─── Supplied material

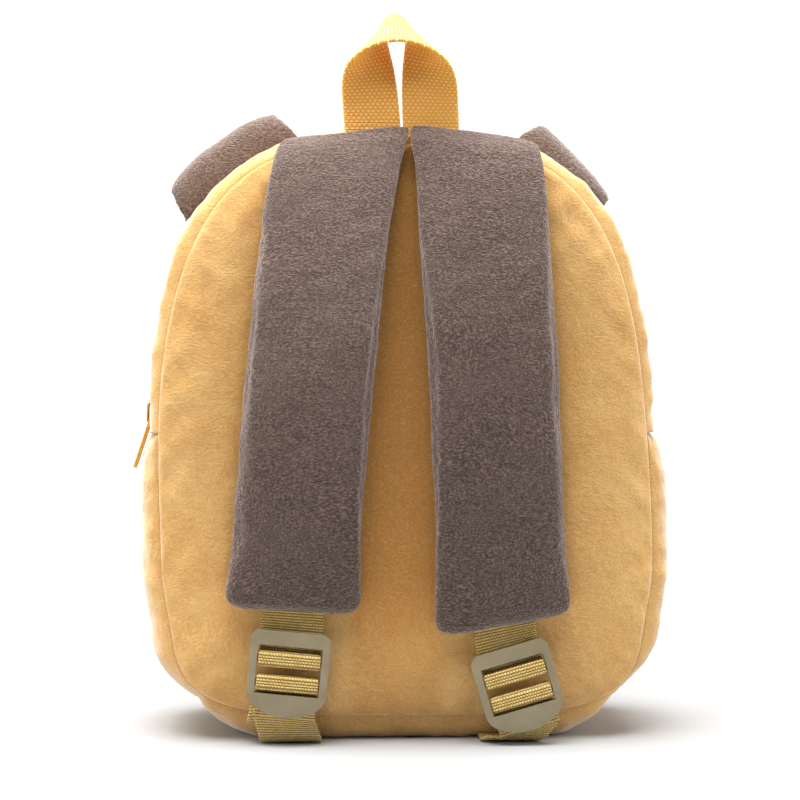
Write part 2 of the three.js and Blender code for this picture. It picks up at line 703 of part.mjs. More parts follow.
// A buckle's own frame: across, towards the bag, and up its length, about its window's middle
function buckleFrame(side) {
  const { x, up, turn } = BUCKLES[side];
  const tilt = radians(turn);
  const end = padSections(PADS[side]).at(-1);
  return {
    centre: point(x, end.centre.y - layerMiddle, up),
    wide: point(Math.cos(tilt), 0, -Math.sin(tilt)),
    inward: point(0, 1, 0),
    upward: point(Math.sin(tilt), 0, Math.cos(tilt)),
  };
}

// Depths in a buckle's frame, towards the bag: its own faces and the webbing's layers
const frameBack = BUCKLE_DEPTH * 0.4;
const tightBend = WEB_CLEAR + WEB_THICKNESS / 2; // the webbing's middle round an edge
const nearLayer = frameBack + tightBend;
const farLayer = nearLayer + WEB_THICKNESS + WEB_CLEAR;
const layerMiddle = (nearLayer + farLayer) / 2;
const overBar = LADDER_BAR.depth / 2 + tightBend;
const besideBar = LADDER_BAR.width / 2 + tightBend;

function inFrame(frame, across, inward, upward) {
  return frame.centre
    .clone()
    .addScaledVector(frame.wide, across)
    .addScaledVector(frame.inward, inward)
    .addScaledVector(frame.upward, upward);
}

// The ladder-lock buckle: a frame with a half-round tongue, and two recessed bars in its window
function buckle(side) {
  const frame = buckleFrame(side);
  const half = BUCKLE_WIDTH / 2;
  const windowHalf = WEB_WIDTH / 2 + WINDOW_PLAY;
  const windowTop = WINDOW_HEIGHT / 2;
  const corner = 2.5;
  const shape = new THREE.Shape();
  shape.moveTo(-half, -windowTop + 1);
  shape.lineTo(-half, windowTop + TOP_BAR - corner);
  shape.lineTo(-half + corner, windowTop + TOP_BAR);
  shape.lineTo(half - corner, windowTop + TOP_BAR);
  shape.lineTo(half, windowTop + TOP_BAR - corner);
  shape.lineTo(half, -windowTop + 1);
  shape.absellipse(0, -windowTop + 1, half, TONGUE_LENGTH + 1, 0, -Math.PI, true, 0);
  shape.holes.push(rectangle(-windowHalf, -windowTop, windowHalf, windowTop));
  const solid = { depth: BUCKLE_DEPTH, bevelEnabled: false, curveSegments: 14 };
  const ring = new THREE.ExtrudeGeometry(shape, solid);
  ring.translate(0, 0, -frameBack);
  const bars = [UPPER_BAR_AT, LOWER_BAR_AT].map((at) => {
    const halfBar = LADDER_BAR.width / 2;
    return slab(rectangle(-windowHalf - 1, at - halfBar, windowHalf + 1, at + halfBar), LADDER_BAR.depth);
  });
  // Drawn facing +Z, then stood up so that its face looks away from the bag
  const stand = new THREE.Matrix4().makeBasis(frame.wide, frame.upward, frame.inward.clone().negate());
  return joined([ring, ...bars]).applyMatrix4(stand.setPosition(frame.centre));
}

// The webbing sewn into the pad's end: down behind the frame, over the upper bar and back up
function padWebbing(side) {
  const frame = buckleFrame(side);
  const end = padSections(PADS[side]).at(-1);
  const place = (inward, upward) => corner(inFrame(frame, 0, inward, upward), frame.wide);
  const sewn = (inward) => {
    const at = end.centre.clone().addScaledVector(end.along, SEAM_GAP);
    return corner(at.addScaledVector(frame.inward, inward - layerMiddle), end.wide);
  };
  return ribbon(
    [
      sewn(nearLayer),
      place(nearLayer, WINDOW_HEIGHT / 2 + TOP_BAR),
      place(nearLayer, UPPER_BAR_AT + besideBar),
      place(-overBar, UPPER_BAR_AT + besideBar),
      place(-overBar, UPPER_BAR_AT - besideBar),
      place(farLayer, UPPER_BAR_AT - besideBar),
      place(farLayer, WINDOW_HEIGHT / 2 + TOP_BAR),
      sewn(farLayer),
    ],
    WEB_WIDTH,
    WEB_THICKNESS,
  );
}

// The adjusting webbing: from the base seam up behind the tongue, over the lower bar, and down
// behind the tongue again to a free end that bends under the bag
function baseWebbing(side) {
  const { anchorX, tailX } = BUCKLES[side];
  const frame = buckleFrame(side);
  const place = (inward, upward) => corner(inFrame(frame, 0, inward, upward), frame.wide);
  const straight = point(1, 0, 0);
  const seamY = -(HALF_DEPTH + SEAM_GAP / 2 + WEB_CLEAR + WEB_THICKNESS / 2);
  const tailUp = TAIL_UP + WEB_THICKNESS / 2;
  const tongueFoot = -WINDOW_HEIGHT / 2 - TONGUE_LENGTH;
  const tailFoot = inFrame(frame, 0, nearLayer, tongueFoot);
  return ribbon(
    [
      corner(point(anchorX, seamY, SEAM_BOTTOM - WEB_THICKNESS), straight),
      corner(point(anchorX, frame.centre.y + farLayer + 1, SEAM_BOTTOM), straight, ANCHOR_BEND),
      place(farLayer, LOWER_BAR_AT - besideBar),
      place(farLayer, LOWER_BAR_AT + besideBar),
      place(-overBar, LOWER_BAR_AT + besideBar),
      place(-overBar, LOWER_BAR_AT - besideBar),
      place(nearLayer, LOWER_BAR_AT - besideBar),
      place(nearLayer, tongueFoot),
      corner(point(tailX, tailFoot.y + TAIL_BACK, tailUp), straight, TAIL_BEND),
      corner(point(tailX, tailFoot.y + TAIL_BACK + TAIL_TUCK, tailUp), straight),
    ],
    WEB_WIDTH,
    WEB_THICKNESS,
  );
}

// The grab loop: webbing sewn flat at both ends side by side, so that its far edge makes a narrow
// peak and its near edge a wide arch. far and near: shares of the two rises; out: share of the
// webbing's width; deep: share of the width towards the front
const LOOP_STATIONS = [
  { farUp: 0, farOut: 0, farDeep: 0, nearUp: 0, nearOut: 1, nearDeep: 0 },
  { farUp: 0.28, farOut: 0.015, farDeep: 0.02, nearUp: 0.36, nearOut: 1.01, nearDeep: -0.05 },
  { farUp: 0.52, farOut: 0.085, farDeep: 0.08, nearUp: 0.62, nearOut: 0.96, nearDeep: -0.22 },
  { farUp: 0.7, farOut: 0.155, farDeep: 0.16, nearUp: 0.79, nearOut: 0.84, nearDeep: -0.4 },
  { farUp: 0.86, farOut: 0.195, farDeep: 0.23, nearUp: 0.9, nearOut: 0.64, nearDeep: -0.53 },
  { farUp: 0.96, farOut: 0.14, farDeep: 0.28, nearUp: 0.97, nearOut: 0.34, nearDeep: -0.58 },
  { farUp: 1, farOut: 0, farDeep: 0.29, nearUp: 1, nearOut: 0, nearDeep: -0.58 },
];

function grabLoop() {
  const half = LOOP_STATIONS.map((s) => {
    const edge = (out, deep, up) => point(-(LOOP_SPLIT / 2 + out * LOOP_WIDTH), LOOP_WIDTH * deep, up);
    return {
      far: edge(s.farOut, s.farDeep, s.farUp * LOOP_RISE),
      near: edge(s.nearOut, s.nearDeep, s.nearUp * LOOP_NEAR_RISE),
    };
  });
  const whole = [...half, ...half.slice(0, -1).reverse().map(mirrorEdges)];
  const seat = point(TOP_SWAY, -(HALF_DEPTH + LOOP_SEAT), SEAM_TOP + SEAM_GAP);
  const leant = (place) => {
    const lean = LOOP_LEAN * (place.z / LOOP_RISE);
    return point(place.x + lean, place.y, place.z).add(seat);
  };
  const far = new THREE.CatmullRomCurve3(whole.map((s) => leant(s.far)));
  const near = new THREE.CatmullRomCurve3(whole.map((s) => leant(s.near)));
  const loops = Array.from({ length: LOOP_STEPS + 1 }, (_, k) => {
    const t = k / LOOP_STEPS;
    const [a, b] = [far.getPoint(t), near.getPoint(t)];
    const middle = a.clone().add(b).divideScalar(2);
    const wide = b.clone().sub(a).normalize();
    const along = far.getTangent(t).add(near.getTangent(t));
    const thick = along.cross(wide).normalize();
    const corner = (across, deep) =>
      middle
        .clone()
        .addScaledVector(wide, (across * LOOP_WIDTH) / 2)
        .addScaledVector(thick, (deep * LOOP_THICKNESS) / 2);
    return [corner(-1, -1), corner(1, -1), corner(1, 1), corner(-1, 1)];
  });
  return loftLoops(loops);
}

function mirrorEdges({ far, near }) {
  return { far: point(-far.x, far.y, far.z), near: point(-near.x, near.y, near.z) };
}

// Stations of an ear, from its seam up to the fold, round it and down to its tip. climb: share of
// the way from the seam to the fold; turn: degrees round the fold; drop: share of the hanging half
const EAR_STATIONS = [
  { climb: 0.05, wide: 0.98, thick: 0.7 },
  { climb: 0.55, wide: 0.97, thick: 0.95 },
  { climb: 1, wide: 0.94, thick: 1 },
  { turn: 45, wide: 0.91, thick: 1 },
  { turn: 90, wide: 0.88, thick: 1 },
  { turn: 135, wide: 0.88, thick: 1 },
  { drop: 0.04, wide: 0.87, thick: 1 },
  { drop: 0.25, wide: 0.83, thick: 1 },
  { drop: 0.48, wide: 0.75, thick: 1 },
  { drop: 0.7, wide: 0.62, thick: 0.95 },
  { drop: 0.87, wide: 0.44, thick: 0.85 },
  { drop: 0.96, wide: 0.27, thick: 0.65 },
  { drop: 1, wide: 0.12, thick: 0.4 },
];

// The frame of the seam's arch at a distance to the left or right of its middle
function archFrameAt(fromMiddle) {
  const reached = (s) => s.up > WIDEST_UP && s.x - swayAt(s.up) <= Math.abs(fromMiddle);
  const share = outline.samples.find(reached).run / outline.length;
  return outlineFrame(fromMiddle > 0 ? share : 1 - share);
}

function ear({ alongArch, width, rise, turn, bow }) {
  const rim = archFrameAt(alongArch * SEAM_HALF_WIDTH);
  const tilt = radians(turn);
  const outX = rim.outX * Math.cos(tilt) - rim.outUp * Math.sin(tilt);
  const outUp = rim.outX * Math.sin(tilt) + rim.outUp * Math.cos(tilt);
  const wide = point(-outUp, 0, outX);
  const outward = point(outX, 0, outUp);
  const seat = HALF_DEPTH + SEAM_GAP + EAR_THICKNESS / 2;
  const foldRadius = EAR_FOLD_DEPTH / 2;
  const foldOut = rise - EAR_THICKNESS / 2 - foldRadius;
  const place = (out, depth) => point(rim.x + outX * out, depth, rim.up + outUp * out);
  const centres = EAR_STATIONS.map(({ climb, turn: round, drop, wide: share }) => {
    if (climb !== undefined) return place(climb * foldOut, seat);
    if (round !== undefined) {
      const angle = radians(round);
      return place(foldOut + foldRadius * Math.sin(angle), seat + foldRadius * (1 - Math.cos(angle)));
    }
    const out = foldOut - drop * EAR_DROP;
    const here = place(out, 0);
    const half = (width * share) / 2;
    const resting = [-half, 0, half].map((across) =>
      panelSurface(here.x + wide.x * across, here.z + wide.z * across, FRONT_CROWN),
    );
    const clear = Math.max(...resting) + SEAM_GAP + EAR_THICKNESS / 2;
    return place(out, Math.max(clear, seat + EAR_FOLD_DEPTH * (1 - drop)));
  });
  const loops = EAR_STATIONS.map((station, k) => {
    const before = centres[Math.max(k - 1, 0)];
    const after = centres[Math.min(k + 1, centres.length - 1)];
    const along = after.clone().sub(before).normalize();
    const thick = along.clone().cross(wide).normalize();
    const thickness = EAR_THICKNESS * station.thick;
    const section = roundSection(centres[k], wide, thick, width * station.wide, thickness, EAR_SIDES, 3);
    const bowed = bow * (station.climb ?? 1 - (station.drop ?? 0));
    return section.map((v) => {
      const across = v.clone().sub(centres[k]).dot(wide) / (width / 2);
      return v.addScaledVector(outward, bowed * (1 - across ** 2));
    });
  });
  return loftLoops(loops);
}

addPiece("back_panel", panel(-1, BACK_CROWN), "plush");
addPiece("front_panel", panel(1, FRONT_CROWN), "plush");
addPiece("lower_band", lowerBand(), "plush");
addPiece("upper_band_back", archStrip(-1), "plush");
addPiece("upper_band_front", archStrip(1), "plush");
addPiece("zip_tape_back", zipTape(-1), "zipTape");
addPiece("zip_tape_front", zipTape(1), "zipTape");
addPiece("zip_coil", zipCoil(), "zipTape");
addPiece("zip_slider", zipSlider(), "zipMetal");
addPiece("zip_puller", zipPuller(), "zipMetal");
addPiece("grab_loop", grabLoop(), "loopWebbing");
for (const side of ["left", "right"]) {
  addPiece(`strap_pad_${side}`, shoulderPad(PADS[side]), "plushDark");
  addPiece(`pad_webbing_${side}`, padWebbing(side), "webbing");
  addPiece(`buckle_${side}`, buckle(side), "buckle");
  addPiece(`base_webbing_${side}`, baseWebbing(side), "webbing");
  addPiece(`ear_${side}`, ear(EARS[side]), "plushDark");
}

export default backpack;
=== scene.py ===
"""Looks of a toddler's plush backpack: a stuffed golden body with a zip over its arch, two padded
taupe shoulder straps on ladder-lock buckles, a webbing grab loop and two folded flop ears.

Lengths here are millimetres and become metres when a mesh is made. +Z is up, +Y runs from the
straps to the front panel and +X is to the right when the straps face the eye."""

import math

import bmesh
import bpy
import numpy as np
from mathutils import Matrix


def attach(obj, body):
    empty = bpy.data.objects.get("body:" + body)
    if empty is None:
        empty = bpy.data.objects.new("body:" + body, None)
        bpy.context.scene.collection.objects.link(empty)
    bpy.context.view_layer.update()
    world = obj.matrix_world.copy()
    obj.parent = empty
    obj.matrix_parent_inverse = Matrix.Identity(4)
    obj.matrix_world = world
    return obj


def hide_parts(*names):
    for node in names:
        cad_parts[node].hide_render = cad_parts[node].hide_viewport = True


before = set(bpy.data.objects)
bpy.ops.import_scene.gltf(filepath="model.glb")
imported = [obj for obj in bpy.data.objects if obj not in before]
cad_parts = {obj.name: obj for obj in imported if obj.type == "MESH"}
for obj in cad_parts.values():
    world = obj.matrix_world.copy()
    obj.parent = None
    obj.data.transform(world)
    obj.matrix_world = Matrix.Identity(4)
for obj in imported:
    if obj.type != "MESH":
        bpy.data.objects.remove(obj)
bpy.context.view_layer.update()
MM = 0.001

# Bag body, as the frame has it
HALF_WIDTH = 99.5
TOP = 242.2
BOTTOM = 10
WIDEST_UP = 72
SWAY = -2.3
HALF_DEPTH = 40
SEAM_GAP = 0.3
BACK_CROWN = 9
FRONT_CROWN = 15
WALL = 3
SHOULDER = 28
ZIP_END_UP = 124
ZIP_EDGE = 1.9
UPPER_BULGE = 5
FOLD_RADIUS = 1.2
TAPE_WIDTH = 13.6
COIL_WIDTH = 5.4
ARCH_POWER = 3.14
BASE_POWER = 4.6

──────
─── Supplied material

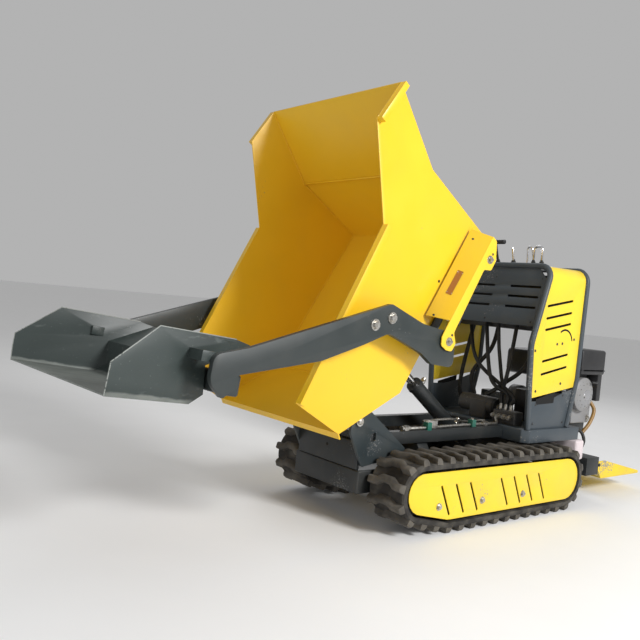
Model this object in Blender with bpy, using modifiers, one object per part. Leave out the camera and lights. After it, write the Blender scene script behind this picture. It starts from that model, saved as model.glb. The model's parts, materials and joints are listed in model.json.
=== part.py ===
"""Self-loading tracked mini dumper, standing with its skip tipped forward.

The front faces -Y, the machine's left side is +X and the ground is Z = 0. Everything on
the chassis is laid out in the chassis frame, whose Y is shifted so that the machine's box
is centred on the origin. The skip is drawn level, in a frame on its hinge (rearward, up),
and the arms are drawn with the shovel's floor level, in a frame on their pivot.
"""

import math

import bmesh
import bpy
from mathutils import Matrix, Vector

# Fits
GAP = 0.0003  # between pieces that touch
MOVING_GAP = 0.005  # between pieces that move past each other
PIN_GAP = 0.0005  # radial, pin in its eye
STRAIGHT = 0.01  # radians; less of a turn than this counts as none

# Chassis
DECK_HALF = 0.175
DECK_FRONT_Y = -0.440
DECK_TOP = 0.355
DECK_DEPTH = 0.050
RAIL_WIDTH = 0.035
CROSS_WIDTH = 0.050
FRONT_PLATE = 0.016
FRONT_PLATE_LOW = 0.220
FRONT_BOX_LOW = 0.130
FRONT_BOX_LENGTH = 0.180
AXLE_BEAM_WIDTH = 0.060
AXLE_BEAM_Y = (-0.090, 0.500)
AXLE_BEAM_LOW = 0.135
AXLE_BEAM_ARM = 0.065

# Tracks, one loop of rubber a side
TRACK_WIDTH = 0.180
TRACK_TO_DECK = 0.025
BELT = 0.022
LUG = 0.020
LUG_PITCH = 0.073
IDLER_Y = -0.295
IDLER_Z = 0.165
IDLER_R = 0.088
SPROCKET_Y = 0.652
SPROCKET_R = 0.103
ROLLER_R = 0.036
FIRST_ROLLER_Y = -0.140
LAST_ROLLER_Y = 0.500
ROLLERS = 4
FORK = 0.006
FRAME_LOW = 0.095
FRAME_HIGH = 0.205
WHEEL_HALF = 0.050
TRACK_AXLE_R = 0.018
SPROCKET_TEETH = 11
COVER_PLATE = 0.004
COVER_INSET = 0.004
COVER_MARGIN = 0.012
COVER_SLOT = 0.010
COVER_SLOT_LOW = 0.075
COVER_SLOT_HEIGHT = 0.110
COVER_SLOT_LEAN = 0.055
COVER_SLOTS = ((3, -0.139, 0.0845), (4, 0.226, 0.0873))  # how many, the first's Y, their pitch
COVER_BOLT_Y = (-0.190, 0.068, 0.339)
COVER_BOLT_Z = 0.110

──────

▶ Your goal
Within the listing above, the range opens at the line with "cad_parts[node].hide_render = cad_parts[node].hide_viewport" and closes at the line with "in imported if". Reproduce exactly the lines of that range, including both ends.

▶ Result for this exercise
        cad_parts[node].hide_render = cad_parts[node].hide_viewport = True


before = set(bpy.data.objects)
bpy.ops.import_scene.gltf(filepath="model.glb")
imported = [obj for obj in bpy.data.objects if obj not in before]
cad_parts = {obj.name: obj for obj in imported if obj.type == "MESH"}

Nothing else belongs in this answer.